Center island shapes are gaining variety, from retro, kidney-shaped workspaces to triangles that gesture toward other centers of activity. And material choices are opening up too, with new Formica options, solid stone, and recycled beer bottles gracing work surfaces.
What’s out of fashion? “Those elevated bars that are trying to hide a sink. The sinks are beautiful today!” says Dirks. Besides, she adds, it’s all about functionality: “You can’t work at an elevated bar.” The result: kitchen islands everywhere are flattening out. DeWalt says this choice is trending everywhere from Pinterest to Restoration Hardware. Meanwhile, builders are responding to universal design by differentiating countertop heights to accommodate all.

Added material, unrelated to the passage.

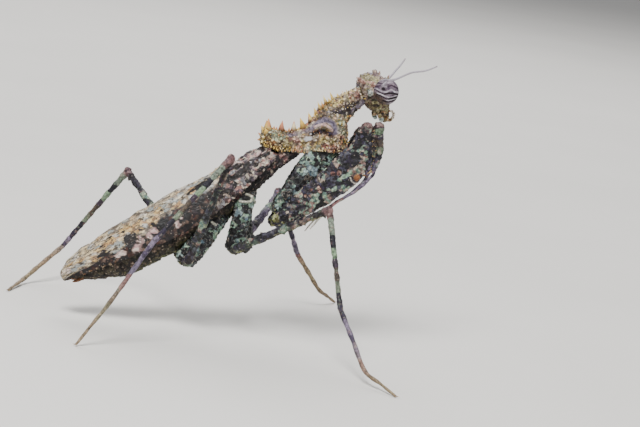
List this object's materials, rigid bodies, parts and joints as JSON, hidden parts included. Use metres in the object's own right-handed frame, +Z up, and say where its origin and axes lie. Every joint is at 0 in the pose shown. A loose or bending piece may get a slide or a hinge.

The eclectic nature of this trend means that room integration solutions are aesthetically forgiving and available at many price points. For example, elements from a kitchen backsplash can be brought out of the space without spending a fortune. “If you can’t do tile all the way to the ceiling,” DeWalt says, “use paint above the cabinets that’s as close to the tile color as you can get.”
And don’t assume the living triangle is only for mansions. Even a kitchen situated in a hallway can be inviting and feel integrated. “The galley kitchen is a personal favorite of mine,” Dirks says. “It’s so efficient. It’s sort of fun to see these kitchens coming back.” He cites the embrace of new urban living environments as a reason for the comeback and again advocates the use of those metals and soft grays to create “a softened industrial look.” That can tie together such spaces and “the galley kitchen becomes memorable,” he says.
So whether you’re melding the cramped confines of an urban loft or the amorphous shapes of a dated minimansion, you can find countless ways to help each living area relate to the next to display the true greatness of the space.